Una mujer de Lerdo busca desde el 9 de julio de 2008 a su esposo: él iba en moto con un primo a vender quesos, en el camino los atrapó el fuego cruzado entre bandas rivales, los hirieron y aunque no pertenecían a ningún bando, un grupo se los llevó.
“Pensamos que si él, quiera Dios que está vivo, quizás lo traigan trabajando obligado en un lugar, quizás lo tienen elaborando droga, y no marca por seguridad de nosotros”, dice llorosa. Su denuncia por la desaparición no prosperó y en la televisión local le dijeron que no iban a mencionar detalles del caso.
La prensa misma quedó atrapada entre bandas. La que se resistía a la autocensura aceptó aplicarla desde que un comando armado sacó al reportero Eliseo Barrón de su casa, lo torturó y lo asesinó. Las últimas narcomantas se dirigen a los comunicadores.
En la reja de la Secundaria Lázaro Cárdenas, de Torreón, la subdirectora acaba de mandar a tres niñas a sus casas antes de que se reanude la balacera que se desata por capítulos en sus colonias.
Como vive en el oriente, la profesora pensaba que eran excusas para irse temprano. “Me contaban: ‘nos la pasamos debajo de la cama, no nos movemos y así pasan dos horas. Pensaba que me estaban cuenteando, pero hasta que lo ves en el periódico ves que sí era cierto”, admite.
No muy lejos, en un centro que imparte actividades recreativas a adolescentes, una terapeuta pidió que los asistentes comentaran la violencia. Recibió los siguientes comentarios:
“En el barrio en el que vivo se agarran a balazos los del Cinco con los de la Veintisiete, nomás que en mi barrio trabajan para un cártel; a todos les pagan 3 mil cada quincena”.

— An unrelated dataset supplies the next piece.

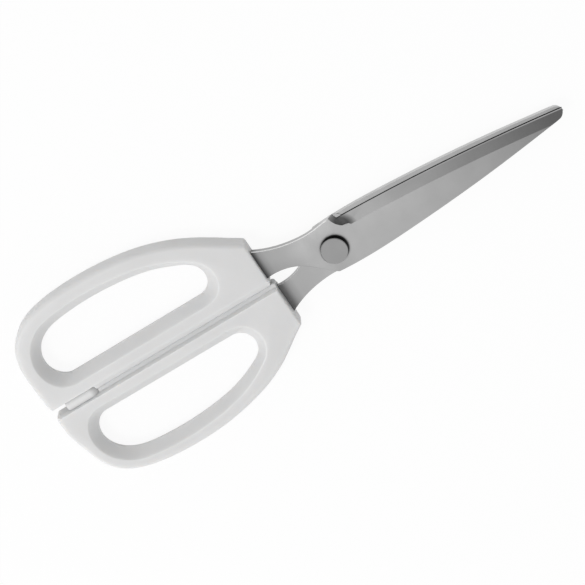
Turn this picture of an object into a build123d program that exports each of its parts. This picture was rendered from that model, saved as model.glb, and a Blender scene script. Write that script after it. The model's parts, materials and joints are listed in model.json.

“Por mi casa hay narcos, puchadores; cuando se portan mal los tablean, los agarran a tablazos frente a toda la gente si no dan todo el dinero”.
“Cuando Calderón no era todavía Presidente no había esto que está pasando, ahora se ha empeorado esto, ya no hay seguridad con esto que está combatiendo a los narcos pues (ahí) están las consecuencias”.